Often, sellers are so focused on winning business that they don’t give thought to how they are handling their sales competition. But how salespeople speak of, and treat, competitors can impact their reputation, as well as how a prospect views them.
How do you treat the sales competition?
“The discipline to deal with the competition in a professional manner is one of the hallmarks of the best salespeople,” writes sales professional and author Dale Kahle. “Every salesperson should think through and decide on an approach that best fits them.”
And buyers notice your treatment of the competition. SalesFuel’s Voice of the Buyer found over a quarter of buyers say a seller badmouthing competitors is an instant deal-breaker.
There will always be other sellers who are vying for the same business. And they can make things tough for you, no doubt. You may find yourself facing other vendors who have more attractive pricing or more experience. Or they may even currently have your prospect’s business.
While you can’t ever rid yourself of competitors, you can control your attitude and behavior toward them. “Disparaging the competition, speaking badly about the company or the individual salespeople, using little innuendos and side comments— all of this says more about us to our customers than it does about the competitors to whom we are referring,” Kahle explains.
It is possible to express that you are the better choice while still being respectful. If you’ve never considered how you speak about fellow vendors, Kahle offers advice.
Keep your mind focused on the prospect
Remember that the customer should be your focus over the other sales competition. Your prospects will notice if you fixate on other sellers. Plus, the more attention paid to the prospect and their business, the more you will learn about them. And the more you know, the more you will be able to demonstrate the value of your solution. Don’t get distracted worrying about others but instead, maintain a customer-first mindset . As Kahle reminds sellers, “Your mindset, from the beginning, is not a bit focused on the competition, but rather is 100% targeted to completely understanding the customer’s requirements. The conversation is not about how you compare to the competition, but rather how you meet the customer’s needs.
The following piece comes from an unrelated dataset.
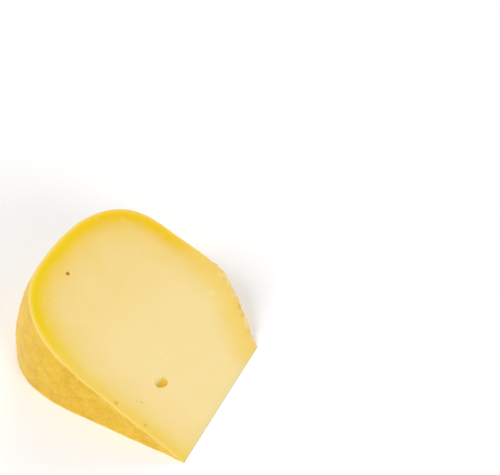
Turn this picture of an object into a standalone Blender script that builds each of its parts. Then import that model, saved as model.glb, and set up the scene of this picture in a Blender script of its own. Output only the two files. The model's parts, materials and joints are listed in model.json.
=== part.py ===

Speak as general as possible about competitors
Inevitably, you will want to express how you’re a better fit than the rest. Instead of calling out specific companies by name, use generic terms, such as “other companies,” or refer to “larger” or “smaller” vendors to make a comparison. You are differentiating yourself from the rest of the sales competition without disparaging them.
Ask questions and avoid criticism
Instead of throwing out critiques of other sellers, nudge the buyer to question the other sellers themselves. Kahle explains, “It is far more effective to put questions in the customer’s mind that [they] should ask about the competition, than it is for you to make statements about the competition.”
Again, instead of specifically criticizing others, lead the prospect to question their value and fit. Suggest questions that the prospect should be asking of their sellers. For example, as Kahle suggests, you can say something like, “One of the questions you should ask of every vendor is: ‘What technology and systems do you have in place to assure that you will be able to support us for the long run?’"
Use tables and charts
If you feel like you do need to be a bit more specific regarding the sales competition, especially a current vendor, consider visual comparisons. Share a table or chart that lists comparisons between your solution and others’ offerings. This is a tactic to clearly present differences while still being respectful. To avoid coming across as overly biased, Kahle recommends having a third party or even someone else from your company prepare the visuals.
These tips are subtle ways that ensure you treat competitors with professionalism and respect. While they still allow you to demonstrate that you are the best choice, you do so in a way that isn’t disparaging or disrespectful.